I wrote a letter demanding rescission and a separate notice letter making a demand under OCGA 10-1-390 et seq. See Scott v. Team Toyota.
The dealer steadfastly refused to rescind. I also sent a letter to the finance company reciting the FTC Anti Holder contract language mandated by 16 C.F.R. Part 433. It subjects the holder of the contract, as a matter of contract law, to the consumer’s claims and defenses. Bennett v. D. L. Claborn Buick, 202 Ga. App. 308 (1991)(by virtue of FTC Holder Rule, creditor is liable for automobile fraud claims that buyer could have asserted against dealer.)
I also asserted that my clients held a security interest in and to the vehicle to the extent of the new $15,000 they had paid and that they could maintain this security interest even thought they sought to rescind under 11-2-711(3). 11-2-711(3) faces up to the question of what a buyer is to do who, on the one hand, is intent on returning the goods but, on the other, has already paid all or part of the price or has incurred expenses in their regard.
To simply return the goods runs the risk of kissing the down payment and the out-of-pocket expenses goodbye — or, at least, rendering their return that much more difficult. Hanging on to the goods bars that risk, but it also opens the buyer up to the charge that by failing to return the merchandise, he “accepted” it (2-606) and became liable for the full price (2-607(1), 2-709(1)(1)).
Section 2-711(3) neatly solves this dilemma by allowing for a formal rejection (or revocation), with the buyer empowered to retain the goods in fact as a way of assuring prompt repayment of the money due by the seller. In technical terms, the buyer has a “security interest” in the goods which he enforces by retaining possession of the unwanted goods. Quinn, UCC Commentary and Law Digest, ? 2-711(a)(2) at 2-442 (1978).
The finance company response was a text book example of how not to handle this situation. They continued to dun and harass the client. They sent out repo agents who breached the peace in obtaining possession of the car. They told the client that the judge had ordered the repo. The client told them not to touch the car. The client said let me call my lawyer. As he came to door to get the phone from his wife, who now had me on the phone, they hooked up the car in the garage and drug it out the drive and down the street tires squealing. The finance company then placed a repossession on the client’s credit report and the client’s were later turned down for financing on a replacement car.
The dealer asserted that they had an arbitration clause and demanded arbitration under the Georgia Arbitration Code.

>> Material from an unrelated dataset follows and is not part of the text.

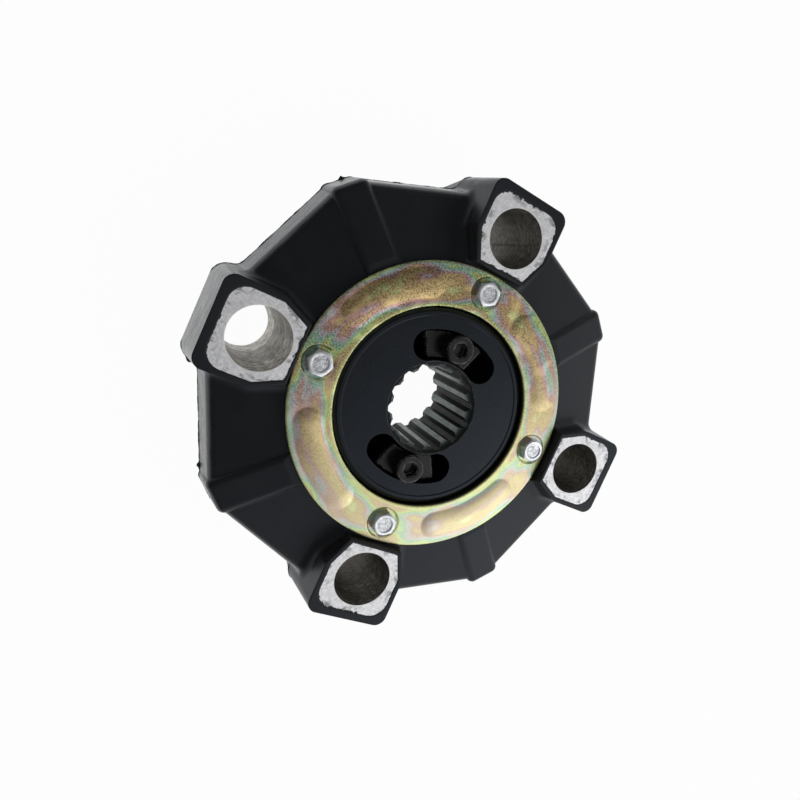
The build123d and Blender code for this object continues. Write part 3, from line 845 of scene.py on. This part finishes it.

The arbitration clause prevented the clients from obtaining punitive damages and attorney’s fees and required the use of the AAA Commercial Rules. They attached a copy of the alleged arbitration agreement. It was only purportedly signed by the husband and the signature was significantly different from any other signature he had made on any other document.
I argued that the Georgia Arbitration Code specifically excludes consumer claims O.C.G.A. §9-9-2 (c)(5), (6) and (7), that it would be unconscionable because under Georgia law 10-1-399 the clients would specifically be allowed to claim punitive damages and attorney’s fees, that the AAA would not agree to arbitrate such a case under its Commercial Rules but would mandate its Consumer Protocol, and that only one of the plaintiffs had signed.
I also pointed out that there was a likely forgery of my client’s signature and that the arbitration clause was signed on the same date as the previously redone deal. Since that deal was redone, and there was no new arbitration agreement, there was no agreement.
The clients were embarrassed by the repo event and by the loss of the nice new car. They were worried about the length of limitation, the risk of loss, and by their health. They just wanted their money back. Today, they got it back, got out of the debt on the car, and had their credit cleared.